#### [Exercise goal]
All lines in which the word "that" occurs are to be extracted.

#### [Data excerpt]

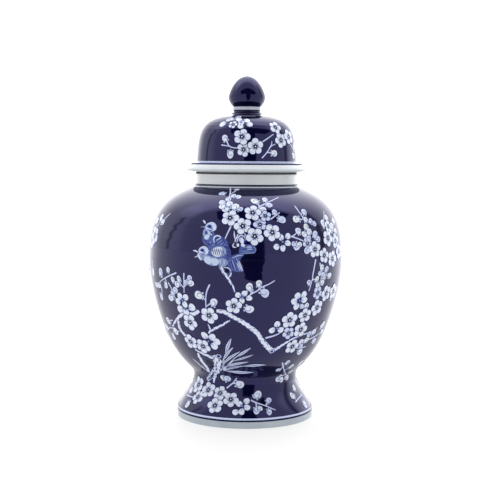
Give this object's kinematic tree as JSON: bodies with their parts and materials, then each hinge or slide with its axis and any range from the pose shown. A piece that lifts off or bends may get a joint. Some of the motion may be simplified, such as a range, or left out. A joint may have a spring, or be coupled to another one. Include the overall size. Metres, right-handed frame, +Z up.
{
  "type": "ginger jar",
  "caption": "Lidded baluster jar on a flared foot, with a short neck and a domed, bud-topped lid that lifts off, for storage or display.",
  "frame": {"origin": "centre of the ring that the jar stands on, at the level of the surface under it", "axes": "+Z up along the axis of revolution of jar and lid; -Y is the front, where the two birds are painted"},
  "size_m": [0.205, 0.205, 0.3564],
  "materials": {
    "cobalt_glaze": "deep cobalt underglaze blue under a glossy clear glaze",
    "white_glaze": "cool white glossy glaze",
    "biscuit": "unglazed fired porcelain, matt"
  },
  "bodies": {
    "jar": {"foot_rim": "white_glaze", "flared_foot": "cobalt_glaze", "lower_belly": "cobalt_glaze", "upper_belly": "cobalt_glaze", "neck_ring": "white_glaze"},
    "lid": {"lid_flange": "white_glaze", "lid_dome": "cobalt_glaze", "lid_locating_ring": "biscuit", "finial_collar": "white_glaze", "finial_bud": "cobalt_glaze"}
  },
  "joints": [
    {"name": "lid_lift", "type": "slide", "parent": "jar", "child": "lid", "axis": [0, 0, 1], "range_m": [0, 0.15]}
  ]
}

#### [Full output]
Give this object's kinematic tree as JSON: bodies with their parts and materials, then each hinge or slide with its axis and any range from the pose shown. A piece that lifts off or bends may get a joint. Some of the motion may be simplified, such as a range, or left out. A joint may have a spring, or be coupled to another one. Include the overall size. Metres, right-handed frame, +Z up.
  "caption": "Lidded baluster jar on a flared foot, with a short neck and a domed, bud-topped lid that lifts off, for storage or display.",
  "frame": {"origin": "centre of the ring that the jar stands on, at the level of the surface under it", "axes": "+Z up along the axis of revolution of jar and lid; -Y is the front, where the two birds are painted"},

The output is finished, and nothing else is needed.